Lamine Diack, the president of the International Association of Athletics Federations, plans to travel to South Africa for a face-to-face meeting with Caster Semenya to explain the results of her gender verification test.
Semenya, whose 800 metres victory at the World Championships in August has been overshadowed by the row over her ambiguous gender, has yet to be notified about the medical examination she underwent following her triumph in Berlin, despite leaked reports that she is a hermaphrodite, with both male and female sexual organs.
The test results are still being scrutinised by scientific experts and lawyers but Diack, a Senegalese, hopes to be in a position to fly to South Africa to meet the 18 year-old before the end of the month. With Diack also being an African, it is hoped the trip will help to ease some of the racial tensions that have emerged as a result of the case.
Speaking after her gender test, the president of Athletics South Africa Leonard Chuene said: “Who are white people to question the make-up of an African girl? I say this is racism, pure and simple.” Chuene has since admitted he lied about knowing of gender tests carried out on Semenya before the World Championship in Berlin.
Diack’s personal involvement reflects the high importance the IAAF attaches to resolving the controversy.
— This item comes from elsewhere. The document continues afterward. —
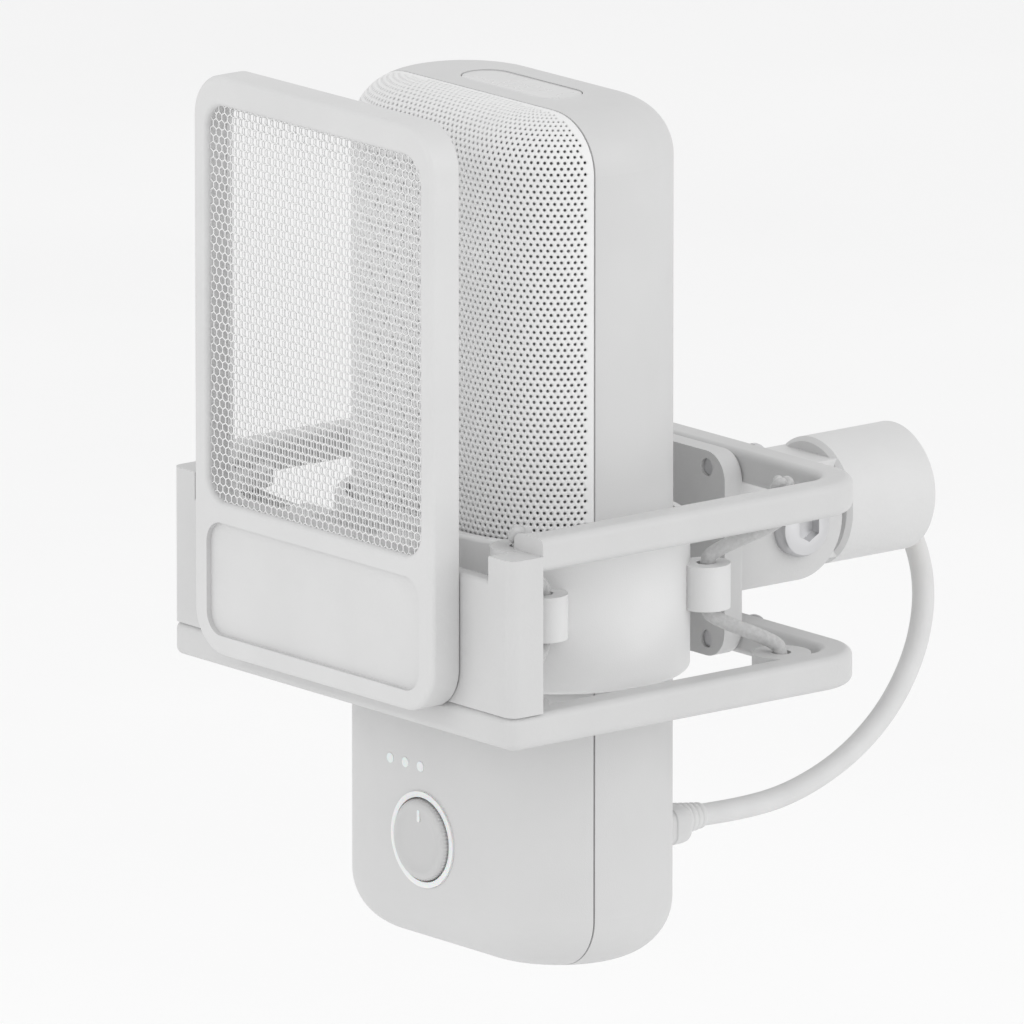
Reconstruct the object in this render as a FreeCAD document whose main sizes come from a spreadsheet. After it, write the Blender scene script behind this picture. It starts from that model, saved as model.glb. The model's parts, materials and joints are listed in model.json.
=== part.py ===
"""Side-address condenser microphone in an elastic shock mount, with a pop filter and a USB lead.

Millimetres, +Z up. The origin is the centre of the threaded socket's mouth, where a boom arm screws in,
and the socket looks along +Y. The microphone's front faces -Y. Every sub-part is drawn about the centre
of the microphone, and its Placement then carries it to (0, mic_y, mic_z).
"""
import FreeCAD, Part
import math
import os
import re
import Sketcher
from FreeCAD import Placement, Rotation, Vector

# Driving dimensions: alias, millimetres, what it is. Positions are from the centre of the microphone.
DIMENSIONS = [
    ("mic_y", -88, "centre of the microphone from the socket's mouth"),
    ("mic_z", 8, "centre of the microphone above the socket's axis"),
    ("mic_width", 66, "body across"),
    ("mic_depth", 40, "body front to back, with fully round ends"),
    ("mic_height", 153, "body height"),
    ("mic_round", 10, "rounding of the top and bottom outlines"),
    ("wall", 2.2, "moulded shell"),
    ("grille_wall", 1.2, "perforated steel"),
    ("foam_gap", 0.2, "grille to foam"),
    ("foam_wall", 2.6, "foam behind the grille"),
    ("seam_y", -7, "plane between the front pieces and the rear housing"),
    ("seam_gap", 0.3, "open seam between shells"),
    ("split_z", -2, "line between the grille and the front cover"),
    ("pad_width", 28, "touch pad in the top"),
    ("pad_depth", 9, "touch pad front to back"),
    ("pad_y", 2.2, "touch pad centre"),
    ("pad_sink", 1.2, "depth of the touch pad's recess"),
    ("pad_gap", 0.2, "gap round the touch pad"),
    ("dial_z", -56, "dial centre"),
    ("dial_r", 7.3, "dial"),
    ("dial_proud", 1.4, "dial in front of the body"),
    ("dial_thick", 3.8, "dial cap"),
    ("ring_gap", 0.3, "dial to light ring"),
    ("ring_wall", 1.0, "light ring"),
    ("hub_r", 3.6, "hub behind the dial cap"),
    ("hub_long", 3.5, "hub behind the dial cap"),
    ("shaft_r", 2, "dial shaft"),
    ("lights_z", -43, "row of indicator lights"),
    ("lights_x", -5, "middle one of the indicator lights"),
    ("lights_pitch", 4.2, "between indicator lights"),
    ("light_r", 0.9, "indicator light"),
    ("usb_z", -61.5, "USB socket and plug axis"),
    ("port_wide", 9.4, "USB socket across"),
    ("port_tall", 3.6, "USB socket height"),
    ("port_wall", 0.4, "USB socket sheet"),
    ("port_start", 6, "inner end of both sockets"),
    ("port_long", 13.2, "USB socket front to back"),
    ("jack_x", 9, "headphone jack axis, clear of the lead"),
    ("jack_z", -44, "headphone jack axis"),
    ("jack_body", 8, "headphone jack block, square"),
    ("jack_bore_r", 1.8, "headphone jack bore"),
    ("jack_nose_r", 3.2, "headphone jack nose"),
    ("jack_nose_start", 17, "root of the headphone jack's nose"),
    ("jack_mouth", 20.2, "mouth of the headphone jack"),
    ("jack_deep", 12.2, "headphone jack bore length"),
    ("capsule_z", 45, "capsule centre"),
    ("capsule_r", 9.5, "capsule housing"),
    ("capsule_wall", 1, "capsule housing"),
    ("capsule_front", -10, "front face of the capsule housing"),
    ("capsule_long", 8, "capsule housing front to back"),
    ("saddle_side", 27, "rubber saddle that holds the capsule, square"),
    ("boss_x", 18, "screw bosses left and right"),
    ("boss_low", -30, "lower screw bosses"),
    ("boss_high", 20, "upper screw bosses"),
    ("boss_r", 3.4, "screw boss"),
    ("boss_start", 4.6, "front end of the screw bosses"),
    ("boss_long", 13.4, "screw boss front to back"),
    ("shank_r", 1.4, "housing screw shank and its hole"),
    ("head_r", 2.6, "housing screw head"),
    ("head_thick", 2.2, "housing screw head"),
    ("chassis_y", 3, "front face of the chassis plate"),
    ("chassis_thick", 1.6, "chassis plate"),
    ("board_y", -2, "front face of the main and preamp boards"),
    ("board_thick", 1.6, "circuit board"),
    ("encoder_y", -7, "front face of the encoder's block"),
    ("encoder_side", 12, "encoder block, square"),
    ("cup_y", -12.2, "front of the encoder's cup and of the plunger in it"),
    ("cup_r", 5.6, "encoder cup outside"),
    ("plunger_r", 4, "plunger that slides in the encoder's cup"),
    ("plunger_long", 3, "plunger front to back"),
    ("sleeve_width", 72, "cradle sleeve outside"),
    ("sleeve_depth", 46, "cradle sleeve outside"),
    ("sleeve_wall", 1.8, "cradle sleeve"),
    ("sleeve_low", -25, "cradle sleeve lower edge"),
    ("sleeve_high", 2, "cradle sleeve upper edge"),
    ("lug_x", 31.3, "elastic lug centre"),
    ("lug_y", 18.3, "elastic lug centre"),
    ("lug_z", -10, "elastic lug mid height"),
    ("lug_tall", 8, "elastic lug height"),
    ("lug_r", 4.3, "elastic lug"),
    ("lug_hole_r", 1.7, "hole for the elastic"),
    ("eyelet_x", 38.5, "elastic eyelet in the frame's corner"),
    ("eyelet_y", 29.5, "elastic eyelet in the frame's corner"),
    ("eyelet_r", 5.2, "elastic eyelet"),
    ("eyelet_tall", 3, "elastic eyelet thickness"),
    ("elastic_r", 1.3, "elastic cord"),
    ("knot_r", 2.4, "knot on the elastic's end"),
    ("frame_width", 95, "shock mount frame across"),
    ("frame_front", -38.5, "front of the shock mount frame"),
    ("frame_back", 44, "back of the shock mount frame"),
    ("frame_bar", 6, "frame bar, square"),
    ("frame_round", 11, "outer rear corner of the frame"),
    ("frame_edge", 2, "outer front corner of the frame"),
    ("upper_z", 2.5, "underside of the upper bar"),
    ("lower_z", -28.5, "underside of the lower ring"),
    ("plate_thick", 3.5, "front plate"),
    ("plate_top", 1, "front plate's upper edge"),
    ("post_width", 6.5, "corner post across"),
    ("post_depth", 7, "corner post front to back"),
    ("post_top", 5.4, "corner post's upper end"),
    ("spine_width", 36, "rear bracket across"),
    ("spine_thick", 4.5, "rear bracket plate"),
    ("spine_low", -28.5, "rear bracket lower edge"),
    ("spine_high", 8.5, "rear bracket upper edge"),
    ("pivot_y", 54.5, "tilt axis"),
    ("ear_r", 10, "rounded end of the ears"),
    ("ear_in", 8.4, "inner face of an ear"),
    ("ear_thick", 4.6, "ear"),
    ("eye_half", 7.2, "half width of the neck's eye"),
    ("eye_r", 8.9, "neck's eye"),
    ("bolt_r", 3, "pivot bolt"),
    ("screw_x", 13, "frame bolts left and right"),
    ("screw_r", 1.6, "frame bolt shank"),
    ("screw_deep", 4, "frame bolt in the bracket"),
    ("screw_head_r", 2.7, "frame bolt head"),
    ("screw_head", 1.8, "frame bolt head thickness"),
    ("running", 0.08, "radial clearance of a turning fit"),
    ("washer_gap", 0.3, "neck's eye to washer"),
    ("washer_r", 7, "friction washer"),
    ("neck_r", 11.5, "round part of the neck"),
    ("neck_start", 13, "round part's distance from the tilt axis"),
    ("tongue_deep", 4, "how far the eye's tongue runs into the round part"),
    ("thread_r", 7.94, "5/8 inch thread, major radius"),
    ("insert_r", 9.3, "thread insert outside"),
    ("thread_deep", 18, "thread insert length"),
    ("knob_r", 9.5, "tilt knob"),
    ("knob_thick", 14, "tilt knob"),
    ("knob_cap", 3, "solid end of the tilt knob"),
    ("knob_core_r", 4.5, "nut in the tilt knob"),
    ("knob_gap", 0.4, "ear to tilt knob"),
    ("notch_r", 1.5, "grip notch in the knob's rim"),
    ("notch_out", 0.6, "centre of a grip notch outside the rim"),
    ("bolt_head_r", 5.6, "pivot bolt head"),
    ("bolt_head", 3, "pivot bolt head thickness"),
    ("filter_width", 66.6, "pop filter frame"),
    ("filter_top", 80, "pop filter upper edge"),
    ("filter_low", -24, "pop filter lower edge"),
    ("filter_back", -38.8, "pop filter rear face"),
    ("filter_deep", 6, "pop filter frame front to back"),
    ("filter_side", 3.6, "pop filter side bar"),
    ("filter_head", 5.5, "pop filter top bar"),
    ("filter_sill", 3.6, "lower edge of the pop filter's window"),
    ("filter_round", 8, "outer corner of the pop filter"),
    ("apron_thick", 5, "solid panel below the pop filter's window"),
    ("mesh_thick", 0.5, "filter mesh"),
    ("mesh_inset", 0.9, "filter mesh inside the frame's faces"),
    ("hook_x", 13, "hooks left and right of the middle"),
    ("hook_width", 8, "pop filter hook"),
    ("hook_thick", 2, "pop filter hook"),
    ("hook_gap", 0.4, "pop filter hook to the front plate"),
    ("hook_drop", 6, "how far a hook reaches down behind the plate"),
    ("cord_r", 2, "USB lead"),
    ("plug_tall", 7, "USB plug overmould"),
    ("plug_wide", 12, "USB plug overmould"),
    ("plug_start", 20.6, "front end of the plug's overmould"),
    ("plug_long", 16.4, "plug overmould front to back"),
    ("tip_long", 7.1, "plug's metal tip"),
    ("relief_long", 6, "plug's strain relief"),
    ("far_relief", 7, "far plug's strain relief"),
    ("far_wide", 15, "far plug overmould"),
    ("far_thick", 7.6, "far plug overmould"),
    ("far_long", 22, "far plug overmould"),
    ("far_shell_wide", 12, "far plug's metal shell"),
    ("far_shell_thick", 4.5, "far plug's metal shell"),
    ("far_shell_long", 12, "far plug's metal shell"),
    ("hank_x", -58, "hank centre"),
    ("hank_y", 40, "hank centre"),
    ("hank_z", -22, "hank centre"),
    ("hank_run", 70, "straight run of the hank"),
    ("hank_fold", 12, "inner fold of the hank, at the cord's centre"),
    ("hank_layers", 4, "cords side by side through the hank's thickness"),
    ("hank_rings", 2, "cords side by side across each leg"),
    ("tie_tall", 10, "cable tie height"),
    ("tie_wall", 1.4, "cable tie strap"),
    ("tie_gap", 0.4, "cable tie to what it holds"),
    ("tie_loop_y", 17.25, "middle of the tie's hanging loop"),
    ("tie_loop_wide", 8.5, "tie's hanging loop along the bar"),
    ("tie_loop_gap", 0.5, "tie's hanging loop to the bar"),
]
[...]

The trip would also give Diack an opportunity to build bridges with the South African government which has been highly critical of the IAAF’s handling of the affair.
Semenya has also engaged an American law firm to advise her on human and civil rights matters and is considering taking legal action against the world governing body for breaching her right to confidentiality.
Diack, who may be accompanied by Professor Arne Ljungqvist, chairman of the International Olympic Committee’s medical commission, hopes to discuss with Semenya the implications of her gender test results.